Ingkar Janji Pemerintah Tukar Guling Tanah Puskesmas Borong, Warga Bawa Sengketa ke Meja Hijau

Warga mengklaim sebagai pemilik sah tanah itu yang diperkuat dengan bukti sejarah. Pemerintah yang menguasainya puluhan tahun memilih memanfaatkannya, kendati belum memiliki landasan hukum.

Baca Juga

Floresa.co – Warga di Manggarai Timur melayangkan gugatan kepada pemerintah daerah karena bertahun-tahun mengingkari perjanjian tukar guling tanah yang kini menjadi lokasi Puskesmas Borong.

Langkah itu ditempuh kelima ahli waris sebagian bidang tanah milik Alex Tundur yang terletak di Wae Reca, RT 003 RW 002, Kelurahan Rana Loba, Kecamatan Borong. 

Kelima ahli waris itu adalah Katarina Tundur [penggugat I], Agustinus Tundur [penggugat II], Vincentius Tundur [penggugat III], Beneria Sardina Tundur [penggugat IV], dan Marsel Tundur [penggugat V].

Darius Jehedo, kerabat sekaligus juru bicara ahli waris yang berbicara kepada Floresa pada 5 Januari mengatakan, saat ini tanah seluas 9.686,28 meter persegi itu “dikuasai oleh Pemerintah Kabupaten Manggarai Timur melalui Dinas Kesehatan.”

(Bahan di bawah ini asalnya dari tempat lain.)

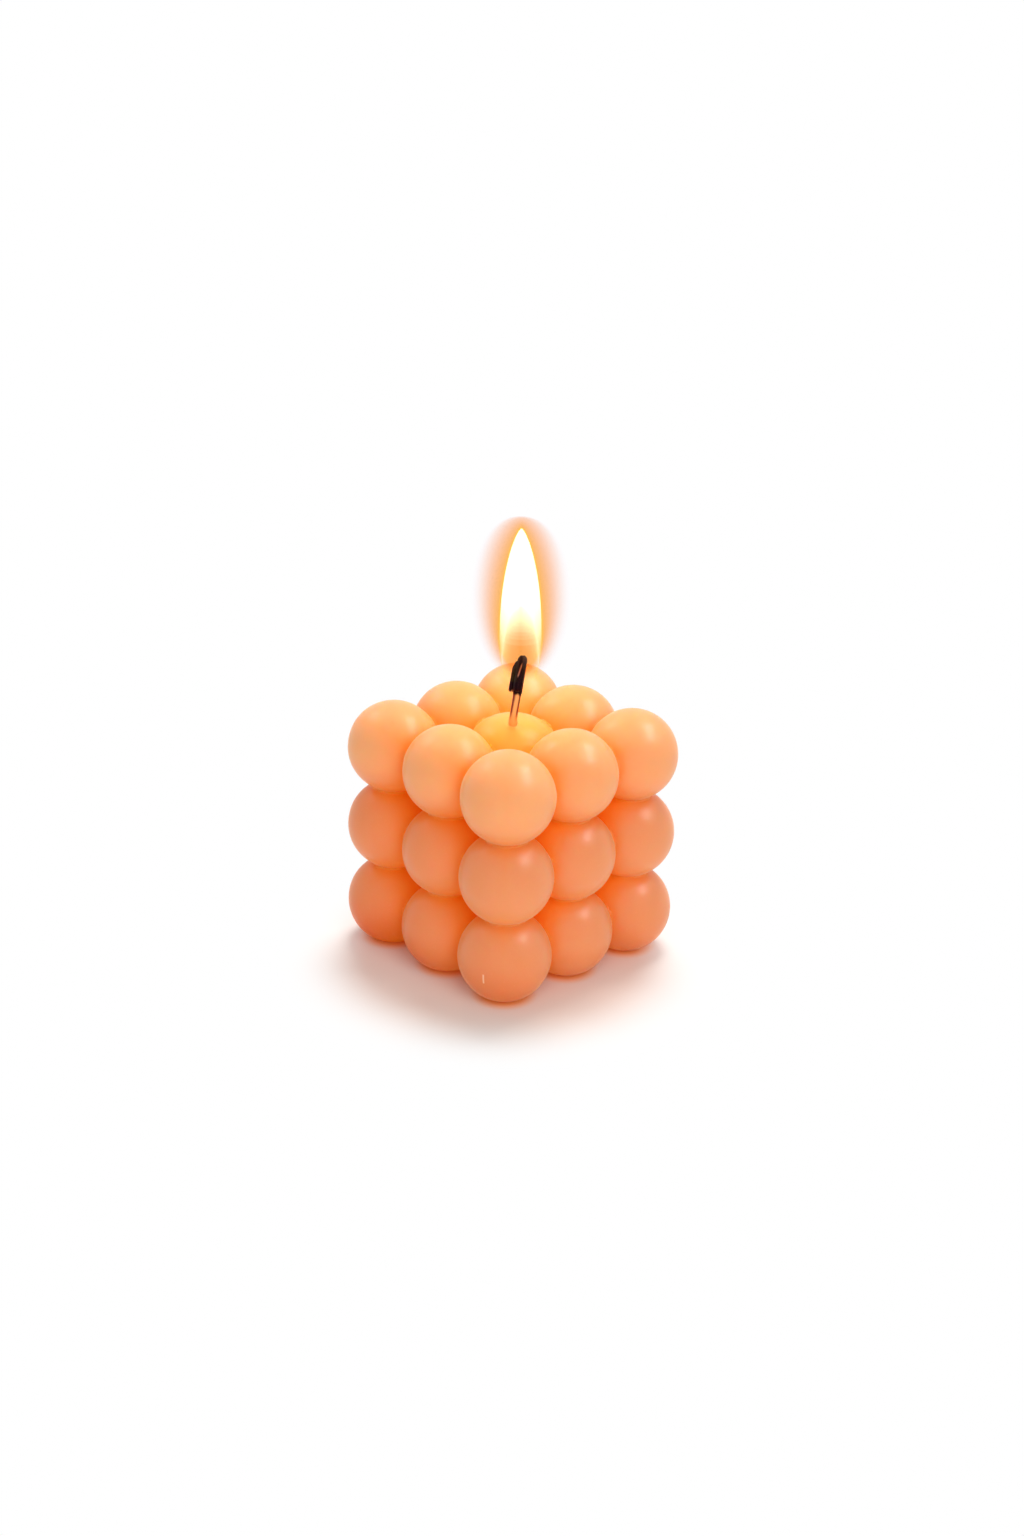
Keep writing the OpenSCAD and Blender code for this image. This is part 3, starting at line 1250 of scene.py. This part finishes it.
def make_flame():
    """The flame: bright gas, skins, yellow edge, glow and the clear gas round the wick's end."""
    fire_white = fire("bright_gas", FIN_COLOUR, FIN_STRENGTH, FIN_SOLID)
    bright = fins("flame_a_bright_gas", bright_profile, FIN_LOW, FIN_TOP, fire_white)
    make_skins()
    fire_edge = fire("edge", EDGE_COLOUR, EDGE_STRENGTH, EDGE_SOLID)
    fins("flame_c_edge", edge_profile, EDGE_LOW, EDGE_TOP, fire_edge)
    make_glow()
    make_gas()
    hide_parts("flame")


# Lights, floor and background

# Lamps one metre from the wax: shares of the camera's right, up and back, watts, width in metres
SHINE_LAMPS = (
    ("key", (0.53, 0.82, 0.16), 3.6, 0.36),
    ("low_key", (0.66, 0.60, 0.46), 3.0, 0.32),
    ("fill", (-0.55, 0.825, -0.13), 1.3, 0.30),
)
# The same with shares of the camera's right, straight up and level towards the camera
SOFT_LAMPS = (
    ("sky", (0.09, 0.90, -0.38), 7.7, 0.5),
    ("front", (0.22, 0.54, 0.81), 3.8, 0.8),
)
FLAME_LAMP_POWER = 0.015
FLAME_LAMP_COLOUR = (1.0, 0.60, 0.44)
FLAME_LAMP_R = 12.0
FLAME_LAMP_Z = 79.0
FLAME_LAMP_BACK = 2.0
AMBIENT = 0.42


def add_lamp(name, kind, place, energy, shines, **settings):
    """A lamp that lights either the matt share of what it meets or only its highlights."""
    data = bpy.data.lights.new(name, kind)
    data.energy = energy
    for key, value in settings.items():
        setattr(data, key, value)
    lamp = bpy.data.objects.new(name, data)
    lamp.location = place
    lamp.visible_diffuse = not shines
    lamp.visible_glossy = shines
    bpy.context.scene.collection.objects.link(lamp)
    return lamp


def make_lights():
    """Lamps for the highlights, lamps for the soft daylight, and the flame's own light."""
    right, up, back = camera_axes()
    level = Vector((back.x, back.y, 0)).normalized()
    middle = UP * MID_Z * MM
    groups = ((SHINE_LAMPS, (right, up, back), True), (SOFT_LAMPS, (right, UP, level), False))
    for lamps, ways, shines in groups:
        for name, shares, power, size in lamps:
            way = sum((share * way for share, way in zip(shares, ways)), Vector()).normalized()
            lamp = add_lamp(name, "AREA", middle + way, power, shines, shape="DISK", size=size)
            lamp.rotation_euler = (-way).to_track_quat("-Z", "Y").to_euler()
    x, y = flame_axis(FLAME_LAMP_Z)
    place = Vector((x + FLAME_LAMP_BACK, y + FLAME_LAMP_BACK, FLAME_LAMP_Z)) * MM
    add_lamp(
        "flame_light", "POINT", place, FLAME_LAMP_POWER, False,
        color=FLAME_LAMP_COLOUR, shadow_soft_size=FLAME_LAMP_R * MM,
    )


def make_world():
    """White to the camera and in reflections, and a dimmer white as the light of the room."""
    world = bpy.data.worlds.new("studio")
    bpy.context.scene.world = world
    s = Shader(world, "ShaderNodeOutputWorld")
    path = s.node("ShaderNodeLightPath")
    seen = path.outputs["Is Camera Ray"]
    for ray in ("Is Glossy Ray", "Is Transmission Ray"):
        seen = s.math("MAXIMUM", seen, path.outputs[ray])
    room = s.node("ShaderNodeBackground", {"Color": WHITE, "Strength": AMBIENT})
    s.mix_shader(seen, room, s.node("ShaderNodeBackground", {"Color": WHITE, "Strength": 1.0}))


FLOOR_R = 600.0
FLOOR_RINGS = 24
FLOOR_SIDES = 64
FLOOR_NEAR_BOUNCE = srgb(247, 239, 232)
FLOOR_CONTACT_BOUNCE = srgb(255, 194, 124)

# Distances from the middle of the shadow over which the floor turns into white and loses its painted
# warm light from the wax
SHADOW_TOWARD = 9.0
SHADOW_LEFT = 1.5
FLOOR_FADE = (30.0, 53.0)
TINT_FADE = (30.0, 75.0)

# Distances from a bubble's foot over which the warm light under the wax starts
CONTACT_FADE = (8.2, 4.5)


def shadow_middle():
    """Middle of the shadow on the floor: in front of the candle and a little to the left."""
    right, _, back = camera_axes()
    toward = Vector((back.x, back.y, 0)).normalized()
    aside = Vector((right.x, right.y, 0)).normalized()
    return toward * SHADOW_TOWARD - aside * SHADOW_LEFT


def from_bubble_foot(s):
    """Distance on the floor to the middle of the nearest bubble's foot."""
    parts = s.node("ShaderNodeSeparateXYZ", {0: s.object_place()})
    squares = []
    for part in ("X", "Y"):
        size = s.math("ABSOLUTE", parts.outputs[part])
        within = s.math("PINGPONG", s.math("MINIMUM", size, PITCH * MM), PITCH / 2 * MM)
        beyond = s.math("SUBTRACT", size, PITCH * MM)
        away = s.math("MAXIMUM", within, beyond)
        squares.append(s.math("MULTIPLY", away, away))
    return s.math("SQRT", s.math("ADD", *squares))


def floor_material():
    """Matt floor that takes the shadow, with painted warm light from the wax near the candle, and turns
    into plain white further out.
    """
    s = Shader(bpy.data.materials.new("floor"))
    away = s.vector("SUBTRACT", s.object_place(), tuple(shadow_middle() * MM))
    distance = s.vector("LENGTH", away.outputs[0]).outputs["Value"]
    far = s.ramp(distance, *[reach * MM for reach in FLOOR_FADE])
    untinted = s.ramp(distance, *[reach * MM for reach in TINT_FADE])
    contact = s.ramp(from_bubble_foot(s), *[reach * MM for reach in CONTACT_FADE])
    # Painted warm light from the wax, which also colours the shadow, strongest under the bubbles
    tint = s.mix(contact, s.mix(untinted, FLOOR_NEAR_BOUNCE, WHITE), FLOOR_CONTACT_BOUNCE)
    matt = s.node("ShaderNodeBsdfDiffuse", {"Color": tint})
    s.mix_shader(far, matt, s.node("ShaderNodeEmission", {"Color": WHITE, "Strength": 1.0}))
    return s.owner


def make_floor():
    """A round floor, its rings closer together under the candle."""
    points = [(0, 0, 0)]
    faces = []
    for side in range(FLOOR_SIDES):
        faces.append([0, 1 + side, 1 + (side + 1) % FLOOR_SIDES])
    for ring in range(1, FLOOR_RINGS + 1):
        if ring > 1:
            low = len(points) - FLOOR_SIDES
            faces += ring_faces(low + FLOOR_SIDES, low, FLOOR_SIDES)
        points += circle(0, 0, 0, FLOOR_R * (ring / FLOOR_RINGS) ** 2, FLOOR_SIDES)
    obj = new_object("floor", points, faces, smooth=False)
    obj.data.materials.append(floor_material())


# Most clear films and sheets that one line of sight passes
CLEAR_LAYERS = 160

bpy.context.scene.view_settings.view_transform = "Standard"
bpy.context.scene.cycles.transparent_max_bounces = CLEAR_LAYERS
make_camera()
make_world()
make_lights()
make_floor()
make_wax()
make_wick()
make_flame()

Ia menjelaskan sebelah utara tanah itu berbatasan dengan Jalan Raya Trans Flores.

Sementara sebelah selatan berbatasan dengan tanah milik Beneria Sardina Tundur, Agustinus Tundur, Marsel Tundur, Katarina Tundur, dan Frans Dermawan.

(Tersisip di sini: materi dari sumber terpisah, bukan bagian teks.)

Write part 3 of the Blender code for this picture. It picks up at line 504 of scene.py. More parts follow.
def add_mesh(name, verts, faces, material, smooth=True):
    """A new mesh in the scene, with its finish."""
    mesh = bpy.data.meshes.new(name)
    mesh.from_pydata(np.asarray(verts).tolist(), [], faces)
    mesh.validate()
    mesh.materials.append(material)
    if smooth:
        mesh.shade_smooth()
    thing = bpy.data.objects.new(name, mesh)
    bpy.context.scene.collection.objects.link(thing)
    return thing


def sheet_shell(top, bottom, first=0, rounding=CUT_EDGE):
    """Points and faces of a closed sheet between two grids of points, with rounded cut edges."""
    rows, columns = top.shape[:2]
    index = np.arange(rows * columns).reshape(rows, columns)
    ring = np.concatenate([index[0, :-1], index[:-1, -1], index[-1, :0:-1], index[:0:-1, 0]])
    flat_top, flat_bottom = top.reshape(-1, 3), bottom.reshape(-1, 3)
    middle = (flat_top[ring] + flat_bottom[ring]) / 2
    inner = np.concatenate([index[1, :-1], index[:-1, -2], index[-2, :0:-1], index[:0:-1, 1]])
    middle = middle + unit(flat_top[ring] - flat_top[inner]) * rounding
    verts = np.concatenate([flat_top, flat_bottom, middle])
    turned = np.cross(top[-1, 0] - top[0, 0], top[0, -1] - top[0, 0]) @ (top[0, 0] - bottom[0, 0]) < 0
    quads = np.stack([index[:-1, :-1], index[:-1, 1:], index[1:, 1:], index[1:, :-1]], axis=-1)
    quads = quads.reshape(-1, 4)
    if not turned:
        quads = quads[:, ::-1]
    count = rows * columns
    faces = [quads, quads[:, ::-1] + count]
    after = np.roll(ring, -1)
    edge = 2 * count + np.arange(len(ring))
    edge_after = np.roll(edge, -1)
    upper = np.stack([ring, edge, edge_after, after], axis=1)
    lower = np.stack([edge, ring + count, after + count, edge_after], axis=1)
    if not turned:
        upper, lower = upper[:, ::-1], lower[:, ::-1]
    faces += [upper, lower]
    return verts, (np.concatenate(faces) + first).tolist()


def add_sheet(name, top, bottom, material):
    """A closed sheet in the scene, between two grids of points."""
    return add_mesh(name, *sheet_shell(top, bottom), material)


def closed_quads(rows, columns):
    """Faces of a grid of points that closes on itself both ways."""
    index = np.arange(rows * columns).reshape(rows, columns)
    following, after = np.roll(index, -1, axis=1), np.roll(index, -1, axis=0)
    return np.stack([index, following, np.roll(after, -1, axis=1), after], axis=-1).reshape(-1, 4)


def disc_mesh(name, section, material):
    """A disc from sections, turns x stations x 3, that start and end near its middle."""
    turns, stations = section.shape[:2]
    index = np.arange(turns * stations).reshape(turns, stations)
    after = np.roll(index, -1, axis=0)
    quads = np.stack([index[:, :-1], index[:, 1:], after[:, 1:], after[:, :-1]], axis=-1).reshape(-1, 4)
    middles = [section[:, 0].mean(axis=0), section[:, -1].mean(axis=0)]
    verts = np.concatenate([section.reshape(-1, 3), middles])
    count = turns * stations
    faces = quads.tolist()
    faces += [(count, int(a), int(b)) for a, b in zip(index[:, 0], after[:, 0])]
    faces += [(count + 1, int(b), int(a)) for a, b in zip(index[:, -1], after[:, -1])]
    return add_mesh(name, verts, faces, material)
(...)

Sebelah timur tanah itu berbatasan dengan lahan milik Katarina Tundur, Kantor Kelurahan Rana Loba dan Kantor Koramil 1612-04 Borong.

Sementara sebelah barat, kata dia, berbatasan dengan Jalan Piere Tandean.

Sejarah Tanah

Menurut Darius, tanah yang kini menjadi objek sengketa dikuasai, ditempati, dan digarap Alex Tundur bersama istrinya, Pertesia Sedia sejak 1949. 

Tanah itu, katanya, diperoleh Alex dan Pertesia dari Ibu Bese melalui pemberian secara adat, yang dalam bahasa warga setempat disebut “widang.”

Sebagai ungkapan terima kasih atau “wali”, Alex memberikan satu lembar “kain songke” dan satu ekor kambing kepada Ibu Bese.

Alex dan Bese, katanya, memiliki relasi sangat dekat sebagaimana hubungan ibu dan anak.

Ibu Bese tinggal bersama-sama dengan keluarga besar Alex sampai meninggal karena sakit pada usia 64 tahun.

Ia dimakamkan “di atas tanah yang sekarang dikuasai dan menjadi hak milik ahli waris Alex,” katanya.

Agustinus Tundur (kiri), salah satu ahli waris dan Darius Jehedo (berbaju putih), kerabat sekaligus juru bicara ahli waris yang mengklaim sebagi pemilik sah lahan Puskesmas Borong.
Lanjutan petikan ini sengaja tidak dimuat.